The idea of Krugman-and Blanchard and others for a 4-5% inflation target would imply a long term NGDP rate of 7-8% way above what Sumner would want I presume. Sumner does say that he thinks if we can't have NGDP targeting he would support inflation targeting as long as it is smoother over. That is to say that even if we insist on the 2% rate, as we have had rate lower than that since 2008 it would be acceptable over the near term to have higher inflation just to smooth the inflation rate at 2%. Again what is different from Krugman and Blanchard is that the higher target is long term
Blanchard gives an important reason for a higher inflation target in the long term
"Higher average inflation, and thus higher nominal interest rates to start with, would have made it possible to cut interest rates more, thereby probably reducing the drop in output and the deterioration of fiscal positions.

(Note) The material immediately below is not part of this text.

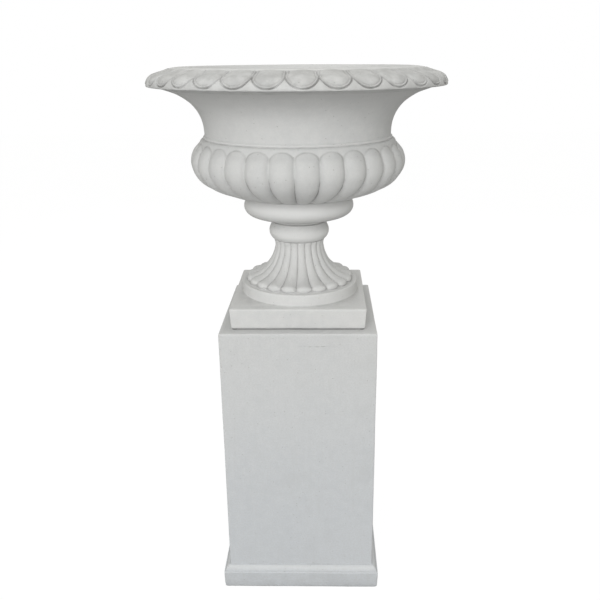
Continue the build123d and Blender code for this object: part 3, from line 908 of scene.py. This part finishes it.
def sky():
    """Even white surroundings: full white to the camera, dimmer and warmer as light."""
    world = bpy.data.worlds.new("studio")
    bpy.context.scene.world = world
    world.use_nodes = True
    tree = world.node_tree
    level = tree.nodes.new("ShaderNodeMapRange")
    level.inputs["To Min"].default_value = SKY_LIGHT
    level.inputs["To Max"].default_value = 1.0
    tint = tree.nodes.new("ShaderNodeMix")
    tint.data_type = "RGBA"
    tint.inputs[6].default_value = SKY_TINT
    tint.inputs[7].default_value = (1, 1, 1, 1)
    path = tree.nodes.new("ShaderNodeLightPath")
    back = tree.nodes["Background"]
    tree.links.new(path.outputs["Is Camera Ray"], tint.inputs[0])
    tree.links.new(tint.outputs[2], back.inputs["Color"])
    tree.links.new(path.outputs["Is Camera Ray"], level.inputs["Value"])
    tree.links.new(level.outputs["Result"], back.inputs["Strength"])


def softbox(name, place, aim, size, watts, tint):
    light = bpy.data.lights.new(name, "AREA")
    light.shape = "RECTANGLE"
    light.size, light.size_y = size
    light.energy = watts
    light.color = tint
    obj = bpy.data.objects.new(name, light)
    obj.location = place
    obj.rotation_euler = (Vector(aim) - Vector(place)).to_track_quat("-Z", "Y").to_euler()
    bpy.context.scene.collection.objects.link(obj)


def camera():
    yaw, pitch, roll = CAMERA_YAW, CAMERA_PITCH, CAMERA_ROLL
    forward = Vector(
        (-math.sin(yaw) * math.cos(pitch), math.cos(yaw) * math.cos(pitch), -math.sin(pitch))
    )
    right = Vector((math.cos(yaw), math.sin(yaw), 0))
    up = right.cross(forward)
    tilted_right = right * math.cos(roll) + up * math.sin(roll)
    tilted_up = up * math.cos(roll) - right * math.sin(roll)
    lens = bpy.data.cameras.new("camera")
    lens.sensor_width = CAMERA_SENSOR
    lens.lens = CAMERA_LENS
    lens.shift_x = CAMERA_SHIFT
    obj = bpy.data.objects.new("camera", lens)
    turn = Matrix((tilted_right, tilted_up, -forward)).transposed().to_4x4()
    obj.matrix_world = Matrix.Translation(CAMERA_PLACE) @ turn
    bpy.context.scene.collection.objects.link(obj)
    bpy.context.scene.camera = obj


dress()
floor()
for box in SOFTBOXES:
    softbox(*box)
sky()
bpy.context.scene.view_settings.view_transform = "Standard"
camera()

Krugman then points to another reason for a higher long term rate
"I would add, however, that there’s another case for a higher inflation rate — an argument made most forcefully by Akerlof, Dickens, and Perry (pdf). It goes like this: even in the long run, it’s really, really hard to cut nominal wages. Yet when you have very low inflation, getting relative wages right would require that a significant number of workers take wage cuts. So having a somewhat higher inflation rate would lead to lower unemployment, not just temporarily, but on a sustained basis."
"I think this is especially important in the European context. As I’ve been writing in a number of posts, the period 2000-2008 saw a huge divergence in price levels between the capital-inflow nations of the European periphery and the European core."
"Almost surely, that divergence now has to be reduced. Yet with a low overall inflation rate for the eurozone, that means large-scale deflation in the overvalued economies if convergence is to happen any time in, say, the next 5-10 years."
"The task would be a lot easier if the eurozone had 4 percent inflation instead of 2.
"Blanchard is the President of the IMF and for him to advocate this might seem to indicate hope for the higher target. However this is more his personal view than that of the institution.